Support our CI/CD Stack – Jenkins slave starts the Testim’s Docker image and uses the JunitXMLReporter to produce standard Jenkins test reports.
During those two years our team grew from three to six engineers, while no dedicated QA team nor automation specialist was recruited. Many new features and modules were developed to support our business requirements.
Currently, we are running more than 30 complex UI tests for every commit that is merged to the master branch, providing us with higher coverage and much better quality. Our next goal is to increase coverage and reach 60 tests. We feel that Testim’s solution is robust enough to support Forter’s growth.
Our Testim test suite takes 7 minutes on average to run, which allows swift hotfix deployments, reducing the time our customers may be affected by a bug.
While Forter has tripled its customer base in the last twelve months, the number of bugs in the dashboard reported by users were dramatically reduced.
3 and a Half Tips for a Successful Testim.io Evaluation
1. Stateless Application – Keep user session state minimalistic. For example, if you keep the last open tab in the session state, running multiple tests in parallel might require a different user per test.
2. Group and Parameterize Login Steps – Testim allows the reuse of previously recorded steps.

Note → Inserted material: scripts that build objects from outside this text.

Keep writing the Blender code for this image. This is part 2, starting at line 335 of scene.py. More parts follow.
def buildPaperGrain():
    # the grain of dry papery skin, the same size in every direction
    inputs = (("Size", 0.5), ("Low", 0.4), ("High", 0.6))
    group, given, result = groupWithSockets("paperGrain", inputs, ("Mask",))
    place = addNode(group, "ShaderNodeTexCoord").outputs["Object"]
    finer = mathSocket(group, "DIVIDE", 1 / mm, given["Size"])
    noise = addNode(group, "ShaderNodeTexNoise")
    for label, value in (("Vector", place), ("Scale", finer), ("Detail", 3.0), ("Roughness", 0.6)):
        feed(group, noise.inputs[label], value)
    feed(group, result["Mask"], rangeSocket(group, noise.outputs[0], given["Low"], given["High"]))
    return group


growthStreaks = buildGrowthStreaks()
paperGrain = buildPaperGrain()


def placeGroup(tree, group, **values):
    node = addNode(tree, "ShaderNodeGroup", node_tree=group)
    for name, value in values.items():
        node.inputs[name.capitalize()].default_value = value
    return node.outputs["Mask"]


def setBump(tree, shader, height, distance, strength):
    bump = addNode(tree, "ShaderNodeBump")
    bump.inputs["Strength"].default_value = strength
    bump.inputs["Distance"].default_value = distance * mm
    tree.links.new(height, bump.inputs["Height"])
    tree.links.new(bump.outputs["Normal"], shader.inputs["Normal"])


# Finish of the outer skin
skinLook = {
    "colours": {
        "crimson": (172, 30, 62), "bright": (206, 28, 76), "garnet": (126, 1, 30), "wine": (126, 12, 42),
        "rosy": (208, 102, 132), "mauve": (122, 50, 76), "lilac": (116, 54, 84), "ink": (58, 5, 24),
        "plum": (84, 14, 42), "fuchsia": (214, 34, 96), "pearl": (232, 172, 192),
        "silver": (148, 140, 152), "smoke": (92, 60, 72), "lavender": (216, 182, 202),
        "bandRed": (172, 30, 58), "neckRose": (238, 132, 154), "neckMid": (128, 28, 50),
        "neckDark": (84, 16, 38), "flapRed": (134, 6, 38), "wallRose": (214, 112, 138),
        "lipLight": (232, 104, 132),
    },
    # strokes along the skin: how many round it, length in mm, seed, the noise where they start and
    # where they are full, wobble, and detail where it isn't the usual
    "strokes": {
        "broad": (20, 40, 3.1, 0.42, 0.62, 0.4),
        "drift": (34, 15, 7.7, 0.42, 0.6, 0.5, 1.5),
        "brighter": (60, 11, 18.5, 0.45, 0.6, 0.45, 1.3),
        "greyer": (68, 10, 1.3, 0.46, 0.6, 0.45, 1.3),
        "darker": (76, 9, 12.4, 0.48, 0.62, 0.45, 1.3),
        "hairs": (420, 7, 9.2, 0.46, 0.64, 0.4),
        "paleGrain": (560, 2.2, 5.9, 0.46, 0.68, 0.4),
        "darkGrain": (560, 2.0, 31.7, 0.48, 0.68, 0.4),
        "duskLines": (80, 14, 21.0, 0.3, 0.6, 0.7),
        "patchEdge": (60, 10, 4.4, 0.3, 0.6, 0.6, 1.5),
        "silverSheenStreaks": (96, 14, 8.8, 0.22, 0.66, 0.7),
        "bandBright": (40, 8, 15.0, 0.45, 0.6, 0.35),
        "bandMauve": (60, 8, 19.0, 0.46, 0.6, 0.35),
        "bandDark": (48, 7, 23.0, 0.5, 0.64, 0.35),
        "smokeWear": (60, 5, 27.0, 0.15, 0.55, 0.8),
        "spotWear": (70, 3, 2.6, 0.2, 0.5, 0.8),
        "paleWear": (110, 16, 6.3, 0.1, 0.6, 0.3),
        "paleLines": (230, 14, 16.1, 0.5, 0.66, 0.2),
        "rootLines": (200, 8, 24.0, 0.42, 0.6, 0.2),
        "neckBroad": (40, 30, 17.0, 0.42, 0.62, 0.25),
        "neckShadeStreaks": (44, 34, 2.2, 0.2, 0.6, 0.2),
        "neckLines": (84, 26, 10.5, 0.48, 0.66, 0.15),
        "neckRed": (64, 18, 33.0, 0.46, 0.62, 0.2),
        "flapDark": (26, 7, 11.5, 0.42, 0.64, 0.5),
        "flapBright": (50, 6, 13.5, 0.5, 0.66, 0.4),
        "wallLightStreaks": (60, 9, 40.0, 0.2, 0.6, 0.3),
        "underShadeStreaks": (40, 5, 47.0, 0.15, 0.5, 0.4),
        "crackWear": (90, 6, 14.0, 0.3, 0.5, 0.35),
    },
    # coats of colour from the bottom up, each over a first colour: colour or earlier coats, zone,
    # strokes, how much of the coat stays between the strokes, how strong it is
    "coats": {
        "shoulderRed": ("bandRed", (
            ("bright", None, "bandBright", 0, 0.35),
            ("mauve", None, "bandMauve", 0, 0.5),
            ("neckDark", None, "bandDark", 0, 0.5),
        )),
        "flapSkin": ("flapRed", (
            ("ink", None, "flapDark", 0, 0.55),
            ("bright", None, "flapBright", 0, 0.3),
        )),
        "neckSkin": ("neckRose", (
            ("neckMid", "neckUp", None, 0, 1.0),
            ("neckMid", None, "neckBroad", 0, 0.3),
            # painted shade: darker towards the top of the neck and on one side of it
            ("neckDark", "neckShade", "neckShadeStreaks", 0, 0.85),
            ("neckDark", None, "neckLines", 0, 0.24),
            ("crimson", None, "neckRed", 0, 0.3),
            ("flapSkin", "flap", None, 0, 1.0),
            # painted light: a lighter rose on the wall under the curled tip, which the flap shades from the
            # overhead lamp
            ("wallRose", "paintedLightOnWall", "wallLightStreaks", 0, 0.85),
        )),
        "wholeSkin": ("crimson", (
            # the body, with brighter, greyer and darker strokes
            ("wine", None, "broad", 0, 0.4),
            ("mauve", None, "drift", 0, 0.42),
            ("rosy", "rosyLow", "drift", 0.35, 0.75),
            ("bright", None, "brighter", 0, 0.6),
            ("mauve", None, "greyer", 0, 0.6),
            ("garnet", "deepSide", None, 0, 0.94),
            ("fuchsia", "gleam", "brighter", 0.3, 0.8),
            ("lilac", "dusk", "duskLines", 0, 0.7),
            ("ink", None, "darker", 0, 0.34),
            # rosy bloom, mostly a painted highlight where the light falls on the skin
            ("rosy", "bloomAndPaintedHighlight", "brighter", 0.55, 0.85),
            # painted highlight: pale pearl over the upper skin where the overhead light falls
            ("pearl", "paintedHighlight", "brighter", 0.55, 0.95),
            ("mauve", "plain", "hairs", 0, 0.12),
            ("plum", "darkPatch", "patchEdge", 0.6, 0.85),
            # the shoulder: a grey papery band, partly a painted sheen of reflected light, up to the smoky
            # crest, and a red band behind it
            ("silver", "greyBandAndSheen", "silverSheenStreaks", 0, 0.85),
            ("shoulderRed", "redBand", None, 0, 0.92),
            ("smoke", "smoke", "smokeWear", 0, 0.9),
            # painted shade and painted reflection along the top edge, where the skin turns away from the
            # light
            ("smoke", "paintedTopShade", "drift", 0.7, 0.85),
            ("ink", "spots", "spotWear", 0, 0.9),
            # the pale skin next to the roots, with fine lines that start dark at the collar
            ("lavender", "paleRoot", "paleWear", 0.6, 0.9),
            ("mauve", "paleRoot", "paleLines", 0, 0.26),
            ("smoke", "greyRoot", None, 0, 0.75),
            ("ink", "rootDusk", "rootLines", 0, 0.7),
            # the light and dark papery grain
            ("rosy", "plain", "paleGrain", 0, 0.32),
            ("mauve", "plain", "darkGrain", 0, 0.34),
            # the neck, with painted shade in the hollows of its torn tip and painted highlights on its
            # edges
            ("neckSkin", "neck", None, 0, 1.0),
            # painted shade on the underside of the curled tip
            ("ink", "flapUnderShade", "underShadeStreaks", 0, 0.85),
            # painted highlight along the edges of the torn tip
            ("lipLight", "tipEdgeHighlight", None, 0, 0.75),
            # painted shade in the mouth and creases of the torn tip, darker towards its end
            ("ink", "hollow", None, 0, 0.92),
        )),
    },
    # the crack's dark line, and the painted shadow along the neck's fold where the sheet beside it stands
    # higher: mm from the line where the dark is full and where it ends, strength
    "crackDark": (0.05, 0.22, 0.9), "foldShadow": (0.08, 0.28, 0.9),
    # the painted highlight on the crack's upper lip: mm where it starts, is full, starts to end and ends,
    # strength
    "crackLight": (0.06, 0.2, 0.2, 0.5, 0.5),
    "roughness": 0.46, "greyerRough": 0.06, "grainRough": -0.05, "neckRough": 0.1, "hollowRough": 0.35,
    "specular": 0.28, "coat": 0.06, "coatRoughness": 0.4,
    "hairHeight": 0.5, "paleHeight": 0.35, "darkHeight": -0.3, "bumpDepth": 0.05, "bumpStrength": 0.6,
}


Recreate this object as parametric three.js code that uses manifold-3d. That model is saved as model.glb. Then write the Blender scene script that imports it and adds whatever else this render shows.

Every test starts with the login step. Having parameterized user credentials, one for each role, allows building tests with different types of users in minutes.
3. Tag Your Tests – Using Testim tagging features, we run all tests marked as ‘Production’ to ensure that we can easily toggle on/off specific tests by adding/removing the ‘Production’ tag in the Testim dashboard. While Testim tests have a low false negative rate, when it does happen you want to toggle off this test to unblock a critical deployment. We also tag our tests with feature names which enables the option of quick searches through the dashboard.
3.5. Test Only Stable Flows – Don’t waste time testing flows that are still WIP or might change in the near future. Sync with your Product Manager and your team members to verify there are no planned dramatic changes in the near future.